Mr. Brooks was a former chief legal officer of Coinbase, a cryptocurrency exchange. After his O.C.C. stint, he became chief executive of another cryptocurrency exchange, Binance.US. While the O.C.C. does not directly regulate cryptocurrencies, it has begun to weigh in on how banks can use digital payments systems.

Both men appeared to cultivate warm relationships with at least one chief executive of a bank: Jamie Dimon of JPMorgan. A series of emails obtained by The New York Times via a Freedom of Information Act request provides a glimpse into the easy back-and-forth between Mr. Dimon and his bank’s main regulator.

In 2018, Mr. Otting thanked Mr. Dimon for being “among those that want our country to be the best it can be.” The next year, when Mr. Otting informed Mr. Dimon that the O.C.C. would be reducing its regulatory fees for 2020, the JPMorgan chief responded: “What a wonderful year end treat and surprise!

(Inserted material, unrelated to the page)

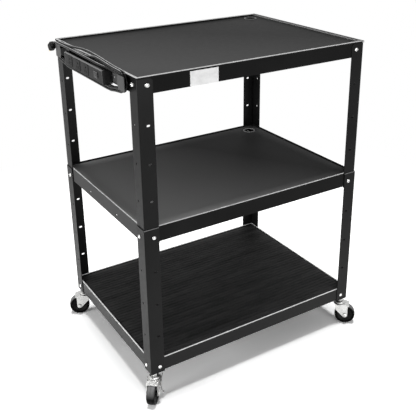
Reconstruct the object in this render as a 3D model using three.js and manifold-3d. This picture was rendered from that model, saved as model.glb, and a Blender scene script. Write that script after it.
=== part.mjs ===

Thank you for caring about the financial health of the banking sector and for the disciplined approach you are taking around expenses. It is excellent to see.”

The friendly exchanges continued with Mr. Brooks. On May 21, 2020, the day the O.C.C. announced that Mr. Otting was stepping down and Mr. Brooks would take his place, Mr. Dimon and Mr. Brooks connected for a phone call. After the call, Mr. Dimon wrote: “Brian, I enjoyed our phone call this morning and want to reiterate that we are here to support your efforts in any way we can.”

Mr. Brooks responded, “Likewise,” and added: “I’ll have my assistant reach out next week with some times when we can get on the phone and I can run through a few policy agenda items with you and get your take on a handful of other things I could use your perspective on. Very much appreciate your outreach — made my day!”

Mr. Otting, who received questions from The Times about his correspondence with Mr. Dimon through the general manager of the golf club he co-owns in Las Vegas, did not respond to a request for comment.